Soyez intraitable sur l'équilibre alimentaire de la famille...
… à la maison. Mais à moins de vouloir passer vos après-midi à grelotter en tongs au Spar trop climatisé du coin, consommez local, frais et de saison : des glaces. Se nourrir exclusivement de pizzas ne changera rigoureusement rien à la croissance de vos enfants. La chasse au gluten, c'est un coup du lobby de la farine de châtaigne bio, tout le monde le sait. Cet été, donnez à votre culpabilité le goût sucré du lâcher-prise. Le temps gagné à ne pas éplucher des légumes dans la cuisine sera savouré au bord de la piscine, et vous aurez la satisfaction de passer, juste le temps d'un melon-jambon, du côté des mères démissionnaires. Ceci, avant d'attaquer, ivre de culpabilité et à 22 heures, le cahier de vacances « deuxième primaire avancée ».
Ne lâchez rien sur la crème solaire
Toute mère de famille sait que l'application de 50+ bien blanche et collante est un job à temps complet dès qu'un demi rayon perce les nuages accumulés au dessus de Quimper. Certes, sable + crème = gommage gratuit. Sur un enfant de deux ans, ce n'est pas toujours nécessaire, mais autant qu'il apprenne tout de suite les gestes cosmétiques de survie. Le pistolet du spray est bouché par des coquilles de moules broyées ? Optez pour la solution de facilité : le tee-shirt manches longues et le cycliste mouillés. Les minots râlent ? Montrez-leurs des images post-opératoires de lifting : « voilà ce qui arrivent à cinquante ans aux gens qui s'exposaient volle pot quand ils étaient enfants ». Vous devriez être tranquille jusqu'à la prochaine marée.
Partez les poches pleines
Pour préserver votre capital nerveux, ayez toujours du cash sur vous. Pour les glaces industrielles à 3€ la boule, les tranches de pastèques ramollies au soleil, les chichis froids, les beignets gras, les ballons en forme de licorne ridicule qui vont s'envoler, les parcmètres qui vous rackettent, et à la fin de la journée, la longue vue du bord de mer pour voir l'horizon, où deux mille touristes suants ont collé le nez en plein cagnard, et qui sent comme les combinés des cabines téléphoniques publiques de votre jeunesse. Vos enfants y mettront la bouche, évidemment. Pensez « système immunitaire » et serrez les dents. C'est excellent pour retendre les muscles de la poitrine.
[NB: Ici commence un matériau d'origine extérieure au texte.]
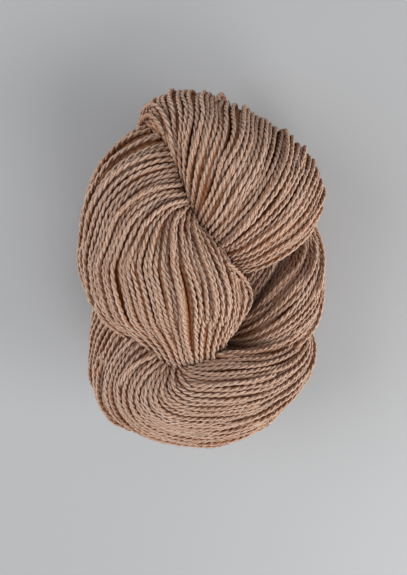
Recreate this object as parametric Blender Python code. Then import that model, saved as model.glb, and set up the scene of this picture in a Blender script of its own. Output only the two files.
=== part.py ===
"""A twisted hank of heavy two-ply wool yarn, lying on its back.

The hank is a wound loop that has been twisted, folded and tucked through its own
end, so six bundles of strands cross over each other.  Each bundle is a closed
loft through a short table of sections, and all of them are joined into one solid.
X is to the right of the face, +Y runs to the capped end, +Z is the face.
The origin is on the ground under the middle of the hank.
"""
import math

import bmesh
import bpy
import numpy as np
from mathutils import Matrix

# ---- driving sizes, in metres unless the name says otherwise
MM = 0.001
GROUND_CUT = 1.2          # mm, how far the lowest strands are pressed flat
SHIFT_X = -2.2            # mm, brings the middle of the hank over the origin
SHIFT_Y = -4.5            # mm
STATIONS_PER_ROW = 3      # lofted sections between two rows of a table
RING_POINTS = 26          # points round one section
FRAME_SMOOTHING = 12      # passes that calm the direction a section faces
FRAME_SAMPLES = 14        # samples per row used for that smoothing
WELD = 0.000005           # m, corners closer than this become one
GROUND_BLOCK = 0.6        # m, side of the block that cuts the flat spot

# Every row is one section of a bundle, in mm: its left edge point, its right edge
# point, how far it bulges outwards and inwards from the line between them, and how
# far the strands have rolled round the bundle there.
COLUMNS = ("left_x", "left_y", "left_z", "right_x", "right_y", "right_z",
           "crown", "belly", "roll_deg")

# over the top: fans out from under the front bundle, wraps over the capped end and
# crosses the back down to the lower left
CAP = (
    (-14, 26, 36, 6, -6, 36, 10, 10, 40),
    (-2, 43, 54, 19, 8, 50, 11, 12, 34),
    (-11, 60, 66, 35, 15, 54, 20, 14, 24),
    (-22, 80, 66, 49, 24, 54, 29, 14, 12),
    (-33, 86, 56, 59, 34, 48, 31, 12, 4),
    (-33, 86, 43, 60, 37, 38, 32, 10, 0),
    (-26, 79, 29, 56, 35, 28, 28, 10, 0),
    (-17, 66, 19, 42, 26, 19, 20, 10, 0),
    (-21, 45, 16, 27, 9, 15, 16, 11, 0),
    (-32, 26, 16, 11, -12, 14, 15, 12, 0),
    (-46, 8, 21, -10, -30, 15, 15, 13, 0),
    (-55, -4, 32, -26, -42, 24, 14, 13, 0),
    (-54, -14, 46, -36, -46, 42, 11, 11, 0),
    (-48, -18, 58, -40, -40, 56, 8, 8, 0),
)

# the fat front bundle: comes out from under the cap, turns down and dives in the eye
FRONT = (
    (14, 46, 44, 6, 80, 36, 12, 12, 0),
    (-2, 45, 58, -26, 84, 44, 20, 24, 0),
    (-2, 42, 62, -46, 70, 46, 29, 33, 0),
    (2, 38, 63, -57, 46, 46, 37, 38, 0),
    (12, 24, 63, -62, 18, 46, 41, 39, 0),
    (19, 7, 63, -59, -2, 50, 40, 37, 0),
    (21, -7, 62, -50, -15, 53, 34, 30, -6),
    (17, -19, 61, -39, -24, 57, 27, 22, -10),
    (10, -27, 58, -28, -31, 58, 20, 16, -10),
    (6, -33, 44, -17, -36, 45, 12, 11, -10),
)

# the deeper bundle on the right: fans out from the eye, up the right side and under
# the cap
SIDE = (
    (-4, -10, 34, 4, -30, 34, 8, 8, 0),
    (12, -21, 43, 20, -38, 44, 11, 9, 0),
    (25, -14, 48, 37, -39, 50, 14, 11, 0),
    (36, 2, 48, 54, -31, 46, 16, 11, 0),
    (45, 15, 44, 61, -17, 37, 15, 10, 0),
    (49, 27, 37, 62, 2, 30, 13, 7, 0),
    (47, 39, 33, 58, 22, 27, 10, 6, 0),
    (42, 51, 31, 53, 40, 27, 8, 6, 0),
)

# strands seen deeper down between the cap and the side bundle
MIDDLE = (
    (0, -8, 34, 6, -26, 34, 7, 7, 0),
    (12, -4, 40, 17, -24, 40, 9, 7, 0),
    (21, 9, 42, 31, -8, 42, 9, 7, 0),
    (31, 25, 41, 43, 12, 39, 9, 7, 0),
    (37, 38, 36, 49, 27, 34, 8, 7, 0),
)

# the bottom loop: fans out under the front bundle, sweeps round the foot and back
FOOT = (
    (-14, -20, 56, -18, 16, 46, 10, 10, 0),
    (-18, -29, 70, -52, 6, 48, 12, 13, 0),
    (-18, -33, 77, -61, -30, 46, 16, 15, 0),
    (-16, -35, 79, -57, -60, 44, 19, 16, 0),
    (-12, -35, 81, -43, -77, 44, 20, 17, 0),
    (-4, -33, 82, -20, -87, 46, 20, 17, 0),
    (12, -30, 79, 7, -89, 46, 20, 17, 0),
    (32, -31, 70, 28, -81, 45, 17, 14, 0),
    (50, -28, 54, 46, -62, 37, 14, 9, 0),
    (53, -14, 34, 44, -44, 22, 13, 8, 0),
    (40, 6, 20, 30, -24, 15, 13, 10, 0),
    (23, 22, 21, 12, -4, 19, 9, 8, 0),
)

# the loop end tucked through the eye, folded back along the underside
TUCK = (
    (12, -38, 50, -8, -42, 50, 9, 9, 0),
    (18, -57, 41, -16, -57, 41, 13, 7, 0),
    (26, -69, 28, -26, -69, 28, 14, 6, 0),
    (29, -60, 16, -29, -60, 16, 14, 6, 0),
    (28, -42, 13, -28, -42, 13, 13, 8, 0),
    (22, -20, 15, -26, -20, 15, 12, 9, 0),
    (12, 2, 20, -18, 2, 20, 9, 8, 0),
)

# name, section table, squareness of its sections (2 is an ellipse)
BUNDLES = (
    ("cap", CAP, 2.4),
    ("front", FRONT, 2.3),
    ("side", SIDE, 2.2),
    ("middle", MIDDLE, 2.2),
    ("foot", FOOT, 2.3),
    ("tuck", TUCK, 2.3),
)

# the packed middle of the hank: centre and radii, mm
CORE = (
    (6, 40, 48, 38, 34, 27),
    (-4, -4, 44, 34, 36, 24),
    (4, -42, 46, 34, 26, 20),
)
CORE_RINGS = 12
CORE_SIDES = 20

YARN_COLOUR = (0.51, 0.34, 0.23, 1.0)
YARN_ROUGHNESS = 0.9


def through_rows(rows, count):
    """A smooth curve (Catmull-Rom) through the rows of a table."""
    rows = np.asarray(rows, float)
    spans = len(rows) - 1
    padded = np.vstack([2 * rows[0] - rows[1], rows, 2 * rows[-1] - rows[-2]])
    along = np.linspace(0, spans, count)
    at = np.minimum(along.astype(int), spans - 1)
    u = (along - at)[:, None]
    a, b, c, d = padded[at], padded[at + 1], padded[at + 2], padded[at + 3]
    return 0.5 * (2 * b + (c - a) * u + (2 * a - 5 * b + 4 * c - d) * u ** 2
                  + (3 * b - a - 3 * c + d) * u ** 3)


def calm(vectors, passes):
    for _ in range(passes):
        inner = (vectors[:-2] + 2 * vectors[1:-1] + vectors[2:]) / 4
        vectors = np.vstack([vectors[:1], inner, vectors[-1:]])
    return vectors


def unit(vectors):
    return vectors / np.linalg.norm(vectors, axis=1)[:, None]


def bundle_rings(table, squareness):
    """Rings of points (mm) round a bundle, one ring per station."""
    fine = through_rows(table, (len(table) - 1) * FRAME_SAMPLES + 1)
    left, right = fine[:, 0:3], fine[:, 3:6]
    centre = (left + right) / 2
    across = unit(right - left)
    along = calm(np.gradient(centre, axis=0), FRAME_SMOOTHING)
    outward = calm(unit(np.cross(across, along)), FRAME_SMOOTHING)
    outward = unit(outward - across * (outward * across).sum(1)[:, None])
    half = np.linalg.norm(right - left, axis=1) / 2
    stations = (len(table) - 1) * STATIONS_PER_ROW + 1
    picks = np.linspace(0, len(fine) - 1, stations).round().astype(int)
    angles = np.arange(RING_POINTS) / RING_POINTS * math.tau
    power = 2 / squareness
    wide = np.sign(np.cos(angles)) * np.abs(np.cos(angles)) ** power
    deep = np.sign(np.sin(angles)) * np.abs(np.sin(angles)) ** power
    rings = []
    for k in picks:
        crown, belly = fine[k, 6], fine[k, 7]
        depth = np.where(deep > 0, crown, belly) * deep
        rings.append(centre[k] + np.outer(half[k] * wide, across[k])
                     + np.outer(depth, outward[k]))
    return np.array(rings)


def loft(name, rings):
    """A closed body through the rings, each end closed by a fan to its middle."""
    count, points, _ = rings.shape
    verts = [tuple(p * MM) for ring in rings for p in ring]
    faces = []
    for i in range(count - 1):
        for j in range(points):
            a = i * points + j
            b = i * points + (j + 1) % points
            faces.append((a, b, b + points, a + points))
    for ring, turn in ((0, False), (count - 1, True)):
        middle = len(verts)
        verts.append(tuple(rings[ring].mean(axis=0) * MM))
        for j in range(points):
            a = ring * points + j
            b = ring * points + (j + 1) % points
            faces.append((middle, a, b) if turn else (middle, b, a))
    return body(name, verts, faces)


def ellipsoid(name, centre, radii):
    verts = [(centre[0], centre[1], centre[2] + radii[2])]
    for i in range(1, CORE_RINGS):
        tilt = math.pi * i / CORE_RINGS
        for j in range(CORE_SIDES):
            turn = math.tau * j / CORE_SIDES
            verts.append((centre[0] + radii[0] * math.sin(tilt) * math.cos(turn),
                          centre[1] + radii[1] * math.sin(tilt) * math.sin(turn),
                          centre[2] + radii[2] * math.cos(tilt)))
    verts.append((centre[0], centre[1], centre[2] - radii[2]))
    last = len(verts) - 1
    faces = []
    for j in range(CORE_SIDES):
        k = (j + 1) % CORE_SIDES
        faces.append((0, 1 + j, 1 + k))
        foot = 1 + (CORE_RINGS - 2) * CORE_SIDES
        faces.append((last, foot + k, foot + j))
        for i in range(CORE_RINGS - 2):
            a = 1 + i * CORE_SIDES
            faces.append((a + j, a + CORE_SIDES + j, a + CORE_SIDES + k, a + k))
    return body(name, [(x * MM, y * MM, z * MM) for x, y, z in verts], faces)


def body(name, verts, faces):
    """A mesh object with its faces pointing outwards."""
    mesh = bpy.data.meshes.new(name)
    mesh.from_pydata(verts, [], faces)
    mesh.validate()
    thing = bpy.data.objects.new(name, mesh)
    bpy.context.collection.objects.link(thing)
    if signed_volume(mesh) < 0:
        mesh.flip_normals()
    return thing


def signed_volume(mesh):
    mesh.calc_loop_triangles()
    total = 0.0
    for tri in mesh.loop_triangles:
        a, b, c = (mesh.vertices[i].co for i in tri.vertices)
        total += a.dot(b.cross(c)) / 6
    return total


def apply_boolean(target, tool, operation):
    """Join or cut with the exact solver, then drop the tool."""
    step = target.modifiers.new(operation.lower(), "BOOLEAN")
    step.object = tool
    step.operation = operation
    step.solver = "EXACT"
    step.use_self = True
    graph = bpy.context.evaluated_depsgraph_get()
    result = bpy.data.meshes.new_from_object(target.evaluated_get(graph))
    target.modifiers.clear()
    old = target.data
    target.data = result
    bpy.data.meshes.remove(old)
    bpy.data.objects.remove(tool)


def weld(mesh, distance):
    work = bmesh.new()
    work.from_mesh(mesh)
    bmesh.ops.remove_doubles(work, verts=work.verts, dist=distance)
    bmesh.ops.dissolve_degenerate(work, dist=distance, edges=work.edges)
    bmesh.ops.triangulate(work, faces=work.faces)
    work.to_mesh(mesh)
    work.free()


def yarn_material():
    material = bpy.data.materials.new("wool_yarn")
    material.use_nodes = True
    shader = material.node_tree.nodes["Principled BSDF"]
    shader.inputs["Base Color"].default_value = YARN_COLOUR
    shader.inputs["Roughness"].default_value = YARN_ROUGHNESS
    shader.inputs["Metallic"].default_value = 0.0
    material.diffuse_color = YARN_COLOUR
    return material


for old in list(bpy.data.objects):
    bpy.data.objects.remove(old)

hank = None
for bundle_name, table, squareness in BUNDLES:
    piece = loft(bundle_name, bundle_rings(table, squareness))
    if hank is None:
        hank = piece
    else:
        apply_boolean(hank, piece, "UNION")
    print(bundle_name, "joined,", len(hank.data.polygons), "faces so far")
for number, row in enumerate(CORE):
    apply_boolean(hank, ellipsoid(f"core_{number}", row[:3], row[3:]), "UNION")
    print("core", number, "joined,", len(hank.data.polygons), "faces so far")

# press the underside flat on the ground and bring the origin under the hank
hank.data.transform(Matrix.Translation((SHIFT_X * MM, SHIFT_Y * MM, 0)))
lowest = min(v.co.z for v in hank.data.vertices)
hank.data.transform(Matrix.Translation((0, 0, -lowest - GROUND_CUT * MM)))
half_block = GROUND_BLOCK / 2
corners = [(x, y, z) for x in (-half_block, half_block)
           for y in (-half_block, half_block) for z in (-half_block, 0.0)]
block_faces = [(0, 1, 3, 2), (4, 6, 7, 5), (0, 4, 5, 1), (2, 3, 7, 6), (0, 2, 6, 4), (1, 5, 7, 3)]
apply_boolean(hank, body("ground_block", corners, block_faces), "DIFFERENCE")
weld(hank.data, WELD)

hank.name = "hank"
hank.data.name = "hank"
hank.data.materials.clear()
hank.data.materials.append(yarn_material())
hank.data.shade_smooth()
xs, ys, zs = zip(*(v.co for v in hank.data.vertices))
print("hank", len(hank.data.polygons), "triangles; box mm",
      [round(v * 1000, 2) for v in (min(xs), max(xs), min(ys), max(ys), min(zs), max(zs))])
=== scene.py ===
import math

import bpy
import numpy as np
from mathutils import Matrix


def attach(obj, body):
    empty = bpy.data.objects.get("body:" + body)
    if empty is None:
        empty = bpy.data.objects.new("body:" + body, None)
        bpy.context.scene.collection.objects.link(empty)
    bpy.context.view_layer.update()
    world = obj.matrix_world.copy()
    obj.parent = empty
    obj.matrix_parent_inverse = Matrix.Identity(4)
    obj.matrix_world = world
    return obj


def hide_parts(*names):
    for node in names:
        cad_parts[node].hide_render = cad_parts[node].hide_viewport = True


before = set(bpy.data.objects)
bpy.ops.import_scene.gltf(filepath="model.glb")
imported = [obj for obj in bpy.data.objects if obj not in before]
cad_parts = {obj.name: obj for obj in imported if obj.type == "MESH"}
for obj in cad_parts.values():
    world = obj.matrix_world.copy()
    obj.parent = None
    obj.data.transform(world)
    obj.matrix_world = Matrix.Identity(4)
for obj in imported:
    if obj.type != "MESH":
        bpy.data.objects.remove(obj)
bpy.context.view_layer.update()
mm = 0.001
rng = np.random.default_rng(11)

# camera first: it looks down on the face of the hank, which lies on its back
cameraView = {"aim": (-0.0022, -0.0045, 0.0495), "distance": 0.273, "leanDegrees": 14.0, "lens": 31.3}


def addCamera(view):
    lean = math.radians(view["leanDegrees"])
    lens = bpy.data.cameras.new("lookDown")
    lens.lens = view["lens"]
    lens.sensor_width = 36
    lens.clip_start = 0.01
    lens.clip_end = 20
    camera = bpy.data.objects.new("lookDown", lens)
    bpy.context.scene.collection.objects.link(camera)
    x, y, z = view["aim"]
    d = view["distance"]
    camera.location = (x, y + d * math.sin(lean), z + d * math.cos(lean))
    camera.rotation_euler = (-lean, 0, 0)
    bpy.context.scene.camera = camera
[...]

Posez clairement vos attentes et exigences avant le départ
Évidemment, vous perdrez votre crédibilité en cédant sur tout au fur et à mesure mais au moins, vous aurez fait illusion de fermeté. Tous les livres de psychologie pédagogique vous le diront : quand on pose des limites claires, voire quand on émet des menaces (c'est mal, mais comment résister au bon vieux « tout ce qui n'aura pas été rangé dans trente minutes finira à la poubelle ») il faut s'y tenir. Mais toutes les mères de familles émérites vous le confirmeront : les principes, c'est comme les nacelles devant le front de mer au coucher du soleil : c'est fait pour s'asseoir dessus. 1 – vous n'avez aucune envie de regarder Jumanji 2 toute seule en les envoyant au lit parce qu'ils ont fait du bruit pendant votre sieste ; 2 – vous aussi, vous haïssez les betteraves et ça ne vous viendrait pas à l'idée de manger un amas gluant de terre qui saigne, même s'il est plein de vitamines ; 3 – vous n'allez pas balancer pour 500€ de Lego au bac. Votre autorité, comme un sorbet framboise à la tâche indélébile, vient de fondre sur la robe blanche de vos bonnes résolutions.
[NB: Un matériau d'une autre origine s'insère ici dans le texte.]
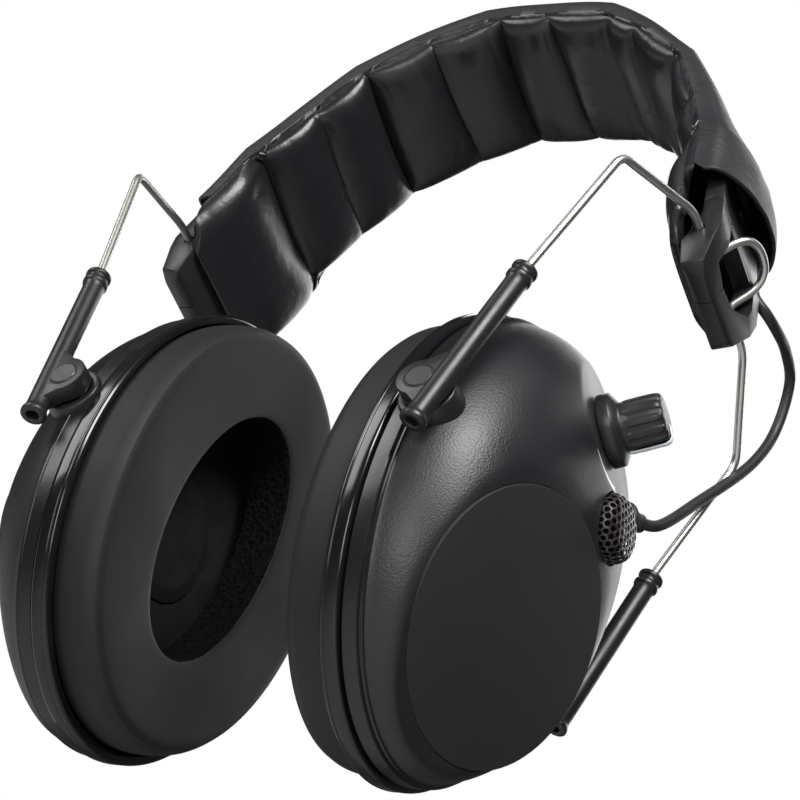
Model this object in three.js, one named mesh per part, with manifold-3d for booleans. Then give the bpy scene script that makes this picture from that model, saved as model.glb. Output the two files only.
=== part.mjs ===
// Electronic earmuff hearing protector: padded headband, folding wire yokes, sliding
// sleeves, pivoting ear cups, volume knob, microphone and a snap-on battery cover.
// Millimetres, +Z up, +X toward the wearer's right, +Y toward the wearer's front.
// The origin is the inside of the headband at the crown, where it rests on the head.
import * as THREE from 'three';
import { mergeVertices } from 'three/addons/utils/BufferGeometryUtils.js';
import Module from 'manifold-3d';

const wasm = await Module();
wasm.setup();

// Driving dimensions.
const GAP = 0.3;

// Headband: right half of the centre line in the XZ plane, crown first.
const ARCH = [[0, 5.5], [14.5, 4.1], [31, -3.2], [44.5, -16.2], [55, -33], [61.2, -50], [65.2, -66], [67.7, -76]];
const BAND_HALF_WIDTH = 19;
const BAND_HALF_THICK = 5.2;
const COVER_WALL = 1.2;
const ARCH_STEPS = 21;

// Brackets: the wire axis, and the lean of the band's end from the vertical.
const HINGE_X = 67.4;
const HINGE_Z = -77.4;
const BRACKET_LEAN = THREE.MathUtils.degToRad(14);
const BRACKET_BACK = -4;
const BRACKET_FRONT = 5;
const BRACKET_SLOPE = THREE.MathUtils.degToRad(19.9);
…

Ménagez les familles recomposées
Concernant les non-dits et les sujets sensibles, il existe une règle à laquelle aucune mère avisée ne doit déroger : l'omerta est la seule attitude responsable à adopter pour avoir la paix. Rien de tel qu'un bon secret, qu'une opinion refoulée et qu'un avis qu'on n'a pas donné, pour assurer l'harmonie familiale. A quoi vous servirait d'exprimer votre jugement stylistique à propos de la nouvelle compagne du père des enfants (une gabegie de couleurs et de motifs à donner la nausée à un astronaute sur-entraîné), alors que vous ne portez que de l'Anversois ? Vous accueillez à Knokke les demi-frères de vos enfants, par gentillesse et charité : ne vous plaignez pas de leur mauvaise influence sur votre nichée à vous. Vous disposez de quinze longues journées pour leur apprendre des jurons inédits et les rendre accro à la PS5. Leur maman est vegan ? Donnez-leur enfin bonne mine, et faites-leur faire découvrir les joies du fast food. Elle se vengera l'été prochain. Mais vous les rendra très sains, et encore plus heureux de vous retrouver. Diversité et dérapages nuancés sont les mamelles de vacances en famille réussies.